Records with modeling code

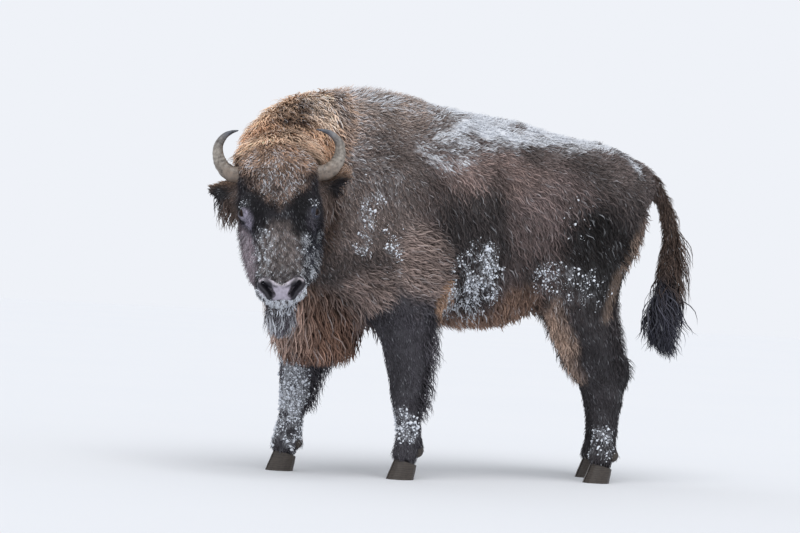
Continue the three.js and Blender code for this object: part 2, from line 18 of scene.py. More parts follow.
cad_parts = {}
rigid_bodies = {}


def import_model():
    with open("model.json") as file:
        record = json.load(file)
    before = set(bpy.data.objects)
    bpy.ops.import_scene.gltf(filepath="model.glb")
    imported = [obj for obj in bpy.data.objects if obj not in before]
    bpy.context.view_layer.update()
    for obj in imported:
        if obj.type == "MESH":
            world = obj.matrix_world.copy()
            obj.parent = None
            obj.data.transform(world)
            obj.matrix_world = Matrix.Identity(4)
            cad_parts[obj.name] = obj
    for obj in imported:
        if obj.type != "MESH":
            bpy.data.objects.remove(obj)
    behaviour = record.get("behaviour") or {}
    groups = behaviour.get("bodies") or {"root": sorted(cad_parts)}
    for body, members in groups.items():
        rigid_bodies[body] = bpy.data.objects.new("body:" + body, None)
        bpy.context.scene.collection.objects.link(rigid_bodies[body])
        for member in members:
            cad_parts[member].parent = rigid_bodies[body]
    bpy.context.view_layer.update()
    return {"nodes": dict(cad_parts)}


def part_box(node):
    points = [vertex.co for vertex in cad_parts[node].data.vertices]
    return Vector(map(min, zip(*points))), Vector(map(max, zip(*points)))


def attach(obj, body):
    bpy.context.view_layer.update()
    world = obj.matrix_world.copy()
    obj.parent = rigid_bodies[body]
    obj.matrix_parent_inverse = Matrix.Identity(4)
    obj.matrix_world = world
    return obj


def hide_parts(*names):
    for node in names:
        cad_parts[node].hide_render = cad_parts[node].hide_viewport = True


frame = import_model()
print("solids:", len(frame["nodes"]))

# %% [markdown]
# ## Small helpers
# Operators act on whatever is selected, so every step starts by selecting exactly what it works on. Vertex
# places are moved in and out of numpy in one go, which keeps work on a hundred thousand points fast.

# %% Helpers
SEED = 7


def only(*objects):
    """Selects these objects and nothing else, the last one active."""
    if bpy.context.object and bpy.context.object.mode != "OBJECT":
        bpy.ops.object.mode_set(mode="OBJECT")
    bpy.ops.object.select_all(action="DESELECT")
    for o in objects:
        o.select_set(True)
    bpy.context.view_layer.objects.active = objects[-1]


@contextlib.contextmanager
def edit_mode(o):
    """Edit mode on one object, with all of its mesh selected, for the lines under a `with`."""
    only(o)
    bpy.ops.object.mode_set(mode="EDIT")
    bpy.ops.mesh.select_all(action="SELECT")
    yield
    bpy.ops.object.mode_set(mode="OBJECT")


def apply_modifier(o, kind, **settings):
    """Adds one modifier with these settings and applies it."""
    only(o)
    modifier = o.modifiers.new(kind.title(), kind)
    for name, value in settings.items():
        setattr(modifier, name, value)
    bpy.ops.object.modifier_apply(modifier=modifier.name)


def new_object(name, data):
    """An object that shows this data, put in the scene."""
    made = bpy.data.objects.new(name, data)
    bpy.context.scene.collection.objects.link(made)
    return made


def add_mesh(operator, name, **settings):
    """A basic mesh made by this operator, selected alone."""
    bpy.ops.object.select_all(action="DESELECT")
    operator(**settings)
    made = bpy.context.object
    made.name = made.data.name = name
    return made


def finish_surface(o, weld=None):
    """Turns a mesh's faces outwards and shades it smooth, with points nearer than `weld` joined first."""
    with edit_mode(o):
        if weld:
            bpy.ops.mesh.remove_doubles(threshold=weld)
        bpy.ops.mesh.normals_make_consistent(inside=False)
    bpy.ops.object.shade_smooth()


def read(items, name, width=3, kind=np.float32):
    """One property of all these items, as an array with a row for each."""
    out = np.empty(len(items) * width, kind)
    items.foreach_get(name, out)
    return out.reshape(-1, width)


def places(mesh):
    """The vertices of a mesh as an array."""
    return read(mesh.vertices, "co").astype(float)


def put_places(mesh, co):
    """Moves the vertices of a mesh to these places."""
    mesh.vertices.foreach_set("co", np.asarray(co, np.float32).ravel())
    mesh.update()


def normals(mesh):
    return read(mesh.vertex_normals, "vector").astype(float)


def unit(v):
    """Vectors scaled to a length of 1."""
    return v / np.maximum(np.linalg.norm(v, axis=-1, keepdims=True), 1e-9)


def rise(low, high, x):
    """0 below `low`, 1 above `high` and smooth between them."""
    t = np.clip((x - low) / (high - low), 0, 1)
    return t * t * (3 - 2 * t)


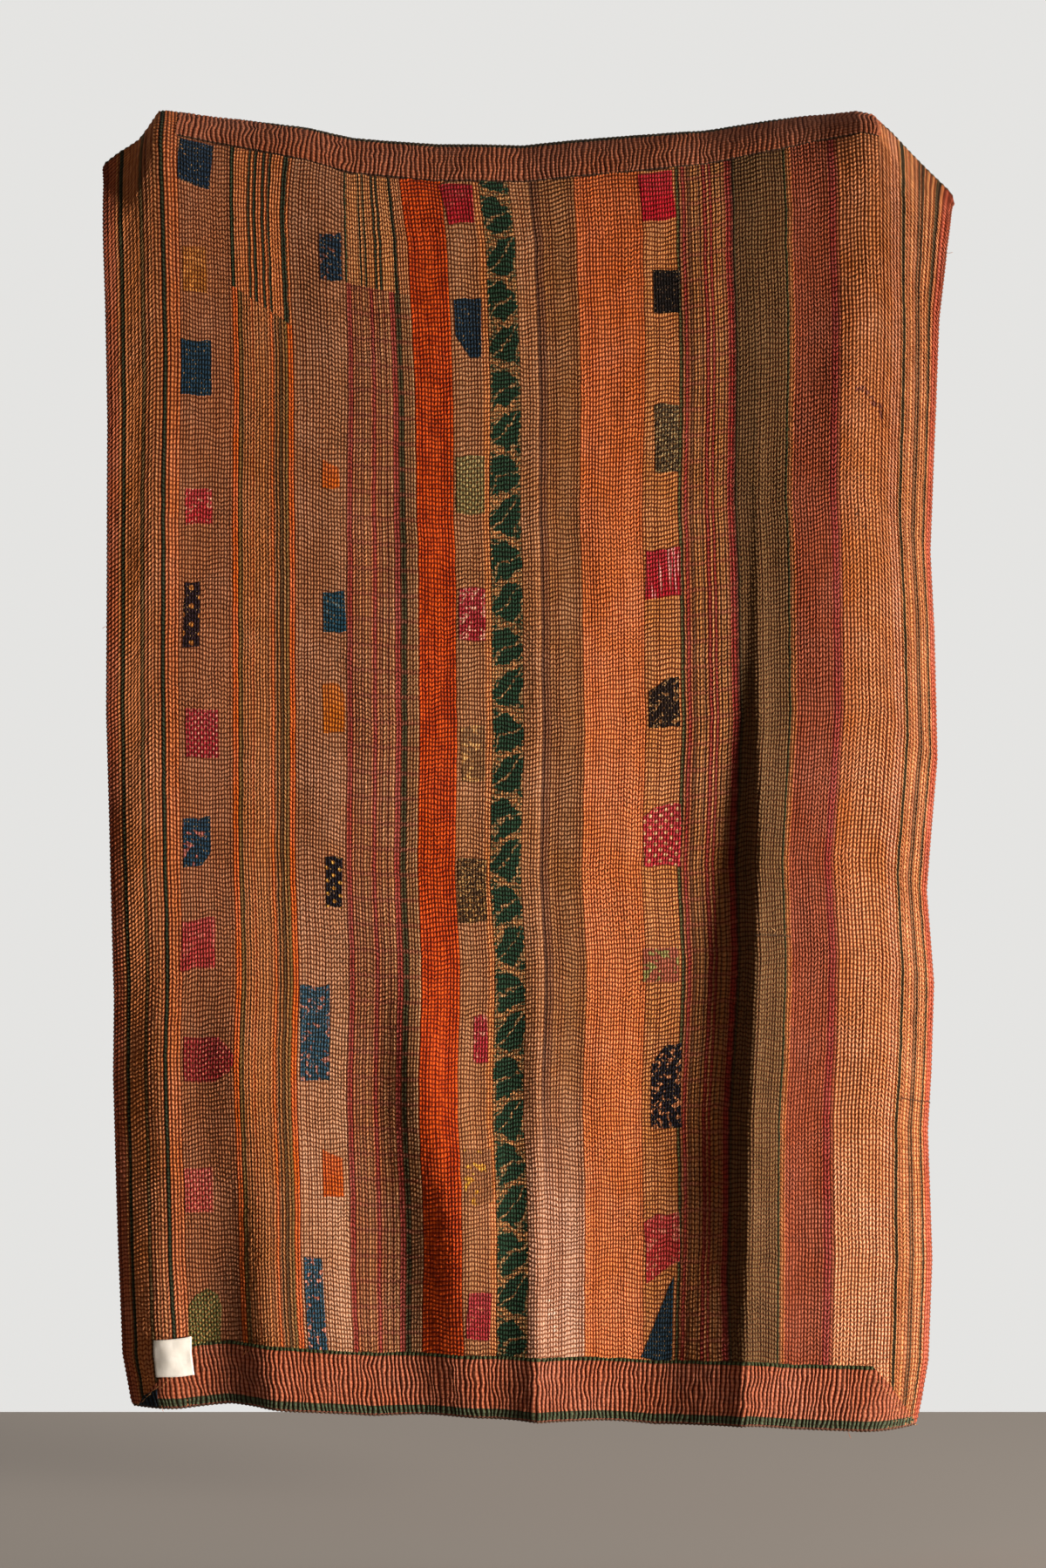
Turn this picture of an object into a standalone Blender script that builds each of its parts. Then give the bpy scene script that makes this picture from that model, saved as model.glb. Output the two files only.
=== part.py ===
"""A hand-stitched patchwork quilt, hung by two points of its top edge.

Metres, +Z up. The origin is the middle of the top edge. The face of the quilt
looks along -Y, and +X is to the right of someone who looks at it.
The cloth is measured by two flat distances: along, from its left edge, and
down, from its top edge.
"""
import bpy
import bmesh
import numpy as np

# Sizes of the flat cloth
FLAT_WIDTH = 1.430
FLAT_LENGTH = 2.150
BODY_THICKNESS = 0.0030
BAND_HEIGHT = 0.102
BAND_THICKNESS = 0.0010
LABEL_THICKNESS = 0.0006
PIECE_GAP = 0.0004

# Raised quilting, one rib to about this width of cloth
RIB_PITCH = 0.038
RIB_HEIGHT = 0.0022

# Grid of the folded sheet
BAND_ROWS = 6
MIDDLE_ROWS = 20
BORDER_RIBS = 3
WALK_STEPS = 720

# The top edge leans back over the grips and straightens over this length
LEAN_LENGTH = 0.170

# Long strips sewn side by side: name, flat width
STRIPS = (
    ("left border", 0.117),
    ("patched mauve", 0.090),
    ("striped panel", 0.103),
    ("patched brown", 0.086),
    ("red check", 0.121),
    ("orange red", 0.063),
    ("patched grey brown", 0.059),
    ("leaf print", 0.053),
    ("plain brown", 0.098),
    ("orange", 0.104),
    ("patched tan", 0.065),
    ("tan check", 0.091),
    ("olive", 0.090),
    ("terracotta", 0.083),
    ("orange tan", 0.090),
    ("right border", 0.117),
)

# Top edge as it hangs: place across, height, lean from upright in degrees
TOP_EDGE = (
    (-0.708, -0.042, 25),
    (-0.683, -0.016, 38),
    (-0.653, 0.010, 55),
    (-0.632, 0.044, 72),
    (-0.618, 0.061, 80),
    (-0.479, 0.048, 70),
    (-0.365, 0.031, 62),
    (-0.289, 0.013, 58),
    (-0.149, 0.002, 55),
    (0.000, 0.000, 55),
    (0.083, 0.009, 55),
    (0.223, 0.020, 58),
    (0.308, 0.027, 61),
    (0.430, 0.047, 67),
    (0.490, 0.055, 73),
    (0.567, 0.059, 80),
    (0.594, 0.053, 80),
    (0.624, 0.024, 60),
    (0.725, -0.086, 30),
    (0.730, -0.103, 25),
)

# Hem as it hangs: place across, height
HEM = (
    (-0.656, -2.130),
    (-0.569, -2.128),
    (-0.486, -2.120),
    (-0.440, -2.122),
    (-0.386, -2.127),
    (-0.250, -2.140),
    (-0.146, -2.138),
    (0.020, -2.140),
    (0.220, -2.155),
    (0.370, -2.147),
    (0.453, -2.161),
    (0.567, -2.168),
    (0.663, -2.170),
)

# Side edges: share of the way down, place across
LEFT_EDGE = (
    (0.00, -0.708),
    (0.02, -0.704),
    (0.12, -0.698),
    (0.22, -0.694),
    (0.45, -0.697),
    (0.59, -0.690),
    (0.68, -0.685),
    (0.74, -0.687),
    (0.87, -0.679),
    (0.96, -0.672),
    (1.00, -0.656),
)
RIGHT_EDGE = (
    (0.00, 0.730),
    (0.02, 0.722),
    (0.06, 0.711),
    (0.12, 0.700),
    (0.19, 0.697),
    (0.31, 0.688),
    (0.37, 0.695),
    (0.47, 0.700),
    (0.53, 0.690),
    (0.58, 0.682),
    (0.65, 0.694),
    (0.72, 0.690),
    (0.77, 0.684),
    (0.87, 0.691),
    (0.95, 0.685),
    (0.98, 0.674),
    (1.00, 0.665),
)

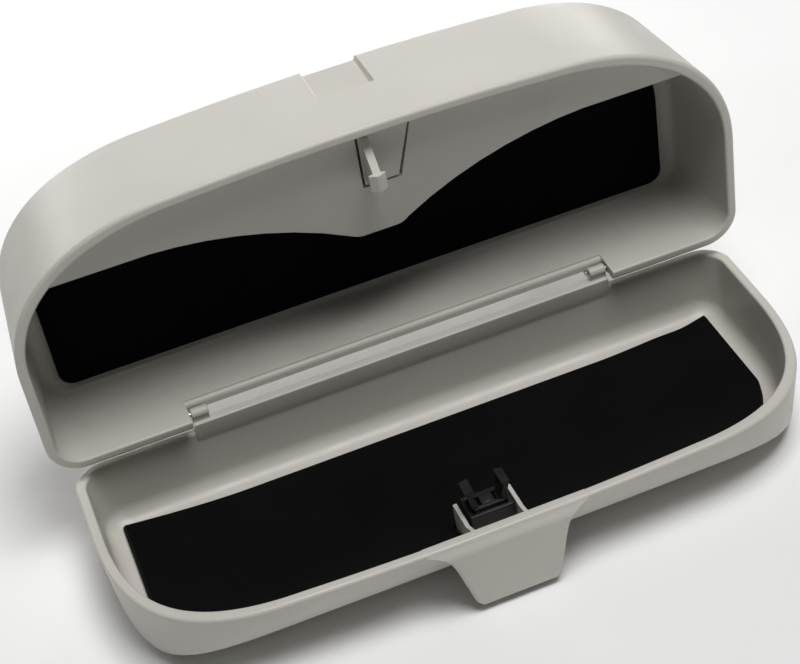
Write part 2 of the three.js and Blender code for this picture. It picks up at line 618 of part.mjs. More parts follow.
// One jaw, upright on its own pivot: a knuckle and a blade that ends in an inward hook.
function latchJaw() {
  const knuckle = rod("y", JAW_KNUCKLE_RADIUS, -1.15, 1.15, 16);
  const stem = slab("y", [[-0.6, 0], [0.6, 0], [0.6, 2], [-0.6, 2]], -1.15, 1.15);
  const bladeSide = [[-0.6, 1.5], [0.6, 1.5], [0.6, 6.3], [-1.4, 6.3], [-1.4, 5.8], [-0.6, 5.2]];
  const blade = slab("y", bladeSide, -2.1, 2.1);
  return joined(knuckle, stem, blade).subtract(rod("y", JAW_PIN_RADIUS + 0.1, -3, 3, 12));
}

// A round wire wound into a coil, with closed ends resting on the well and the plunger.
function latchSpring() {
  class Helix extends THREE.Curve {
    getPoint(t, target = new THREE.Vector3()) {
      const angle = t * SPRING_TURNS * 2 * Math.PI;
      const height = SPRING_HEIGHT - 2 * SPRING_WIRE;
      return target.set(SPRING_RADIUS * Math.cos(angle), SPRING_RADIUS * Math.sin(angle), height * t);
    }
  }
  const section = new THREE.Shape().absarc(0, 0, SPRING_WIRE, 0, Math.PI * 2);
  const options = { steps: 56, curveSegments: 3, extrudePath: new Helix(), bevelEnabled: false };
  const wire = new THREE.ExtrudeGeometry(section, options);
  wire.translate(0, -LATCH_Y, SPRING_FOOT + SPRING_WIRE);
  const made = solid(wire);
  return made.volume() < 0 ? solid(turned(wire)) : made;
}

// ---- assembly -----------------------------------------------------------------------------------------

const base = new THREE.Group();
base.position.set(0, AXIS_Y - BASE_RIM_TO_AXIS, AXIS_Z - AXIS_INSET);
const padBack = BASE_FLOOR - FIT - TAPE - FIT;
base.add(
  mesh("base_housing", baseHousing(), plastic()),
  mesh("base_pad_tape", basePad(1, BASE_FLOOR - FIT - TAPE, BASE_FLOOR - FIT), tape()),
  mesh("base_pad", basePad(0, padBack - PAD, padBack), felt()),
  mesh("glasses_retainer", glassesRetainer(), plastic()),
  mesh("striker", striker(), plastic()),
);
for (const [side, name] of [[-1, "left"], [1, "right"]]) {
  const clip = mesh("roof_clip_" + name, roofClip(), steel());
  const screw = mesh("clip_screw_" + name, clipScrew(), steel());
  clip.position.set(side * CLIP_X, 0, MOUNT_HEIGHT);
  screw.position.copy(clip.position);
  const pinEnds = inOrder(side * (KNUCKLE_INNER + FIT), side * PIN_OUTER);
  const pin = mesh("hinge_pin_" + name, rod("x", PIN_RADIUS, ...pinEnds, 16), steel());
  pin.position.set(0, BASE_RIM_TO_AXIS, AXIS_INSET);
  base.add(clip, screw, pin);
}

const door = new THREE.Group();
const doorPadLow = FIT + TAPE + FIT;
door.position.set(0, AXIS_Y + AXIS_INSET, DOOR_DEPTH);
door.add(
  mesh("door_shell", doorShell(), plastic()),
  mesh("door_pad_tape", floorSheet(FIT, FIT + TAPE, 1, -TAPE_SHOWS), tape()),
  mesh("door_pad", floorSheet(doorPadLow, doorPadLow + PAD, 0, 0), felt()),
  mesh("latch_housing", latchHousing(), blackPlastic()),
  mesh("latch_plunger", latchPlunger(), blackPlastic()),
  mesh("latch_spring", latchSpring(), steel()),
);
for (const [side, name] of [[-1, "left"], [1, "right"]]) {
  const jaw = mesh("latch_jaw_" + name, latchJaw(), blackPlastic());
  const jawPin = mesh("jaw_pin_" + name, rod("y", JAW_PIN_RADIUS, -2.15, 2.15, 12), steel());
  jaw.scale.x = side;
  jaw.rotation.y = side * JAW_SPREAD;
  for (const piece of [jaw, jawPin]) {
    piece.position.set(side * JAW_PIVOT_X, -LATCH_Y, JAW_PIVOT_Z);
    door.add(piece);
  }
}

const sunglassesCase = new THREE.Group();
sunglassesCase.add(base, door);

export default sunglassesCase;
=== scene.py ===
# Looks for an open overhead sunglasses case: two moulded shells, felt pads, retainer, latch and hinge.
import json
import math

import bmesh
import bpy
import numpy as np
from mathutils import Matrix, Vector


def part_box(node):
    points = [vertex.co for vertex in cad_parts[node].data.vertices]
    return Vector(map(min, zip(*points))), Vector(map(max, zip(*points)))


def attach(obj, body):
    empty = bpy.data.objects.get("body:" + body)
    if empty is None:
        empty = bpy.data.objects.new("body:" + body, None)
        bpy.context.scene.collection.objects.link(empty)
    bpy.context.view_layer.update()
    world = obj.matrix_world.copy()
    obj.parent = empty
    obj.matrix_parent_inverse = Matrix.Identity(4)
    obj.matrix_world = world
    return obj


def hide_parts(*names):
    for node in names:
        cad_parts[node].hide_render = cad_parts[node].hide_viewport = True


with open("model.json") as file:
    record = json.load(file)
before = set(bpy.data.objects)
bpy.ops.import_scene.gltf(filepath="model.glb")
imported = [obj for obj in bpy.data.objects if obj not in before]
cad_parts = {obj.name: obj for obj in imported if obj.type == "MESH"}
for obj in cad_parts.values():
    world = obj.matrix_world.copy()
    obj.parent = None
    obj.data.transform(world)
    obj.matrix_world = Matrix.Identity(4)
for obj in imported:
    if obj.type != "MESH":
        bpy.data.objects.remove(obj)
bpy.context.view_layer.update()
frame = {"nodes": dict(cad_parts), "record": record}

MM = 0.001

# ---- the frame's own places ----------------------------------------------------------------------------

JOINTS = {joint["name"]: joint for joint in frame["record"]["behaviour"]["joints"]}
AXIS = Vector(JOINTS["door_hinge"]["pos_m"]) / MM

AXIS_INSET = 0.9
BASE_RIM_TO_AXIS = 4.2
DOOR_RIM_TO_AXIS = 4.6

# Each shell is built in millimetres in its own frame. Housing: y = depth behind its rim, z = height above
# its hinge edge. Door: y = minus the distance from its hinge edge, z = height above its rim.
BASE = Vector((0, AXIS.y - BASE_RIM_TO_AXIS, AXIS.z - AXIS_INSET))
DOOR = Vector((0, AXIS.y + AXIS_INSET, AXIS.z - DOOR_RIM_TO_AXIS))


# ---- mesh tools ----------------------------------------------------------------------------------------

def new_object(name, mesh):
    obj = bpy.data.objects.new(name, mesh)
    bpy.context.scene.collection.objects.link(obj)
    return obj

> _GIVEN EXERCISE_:
Copy each line of the data that contains the word "open".

> _WRITTEN SOLUTION_:
    with open("model.json") as file:
# Looks for an open overhead sunglasses case: two moulded shells, felt pads, retainer, latch and hinge.
with open("model.json") as file:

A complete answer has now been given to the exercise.